75-degree water made for a comfortable morning swim to clean the hull of its accumulated dirt and slime. We were in no hurry to leave the best anchorage we’d found in Florida. Early morning fog provided a great excuse to linger and enjoy the cove at Point Blanco. As if on cue, dolphin came in and made a leisurely sweep of our tiny cove. We traced down the call of an osprey and found it sitting on a branch enjoying a freshly caught fish. Great blue heron and ibis waded in the shallows. Reluctantly we finally hauled in the anchor and began moving again.

Getting out of the cove at Point Blanco was as tricky as getting in.
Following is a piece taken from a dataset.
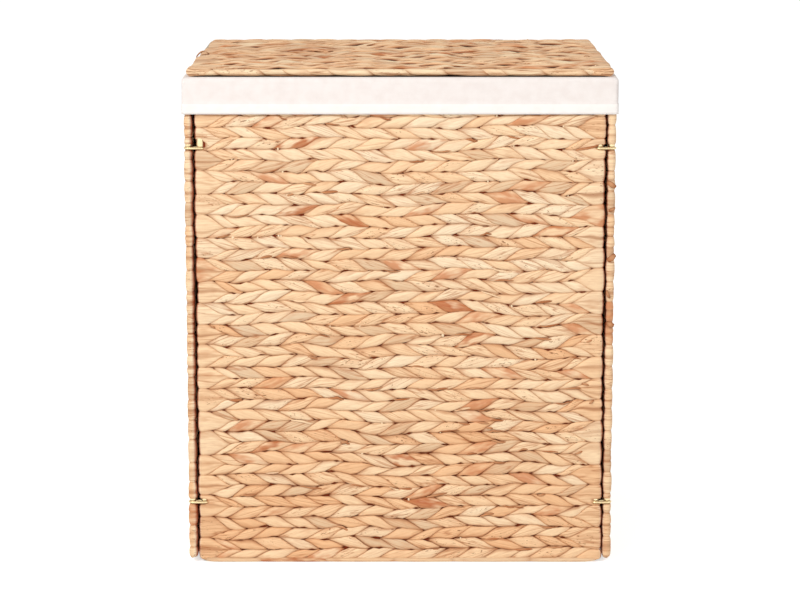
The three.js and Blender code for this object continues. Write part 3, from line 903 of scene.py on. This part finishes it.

Our GPS bread crumb trail helped, but we were at low tide and shoals invisible when we came in made the channel seem very narrow and close to shore. We crept out at dead slow watching the depth sounder seemly pull the bottom up toward Odyssey’s hull and skeg protected props. At .9′ Ruth put Odyssey in neutral, and we coasted along trying to read the water and figure out which way to turn to find more depth. Finally, slowly the depth sounder readings began to increase and we continued on out to the ICW channel. We’ll return to the cove at Point Blanco on our way south and spend a few days exploring.

Palm trees silhouetted against the harbor in fading light stood silent in the warm evening air. Christmas lights sprinkled around the harbor edge cast a warm glow. Comfortable wicker chairs on the porch of the Vinoy Hotel provided the perfect setting to watch the evening fade to night and celebrate returning to our starting point having completed 6,000 miles of water travel since buying Odyssey in March. We lingered talking about the fun we had and began planning our next adventures.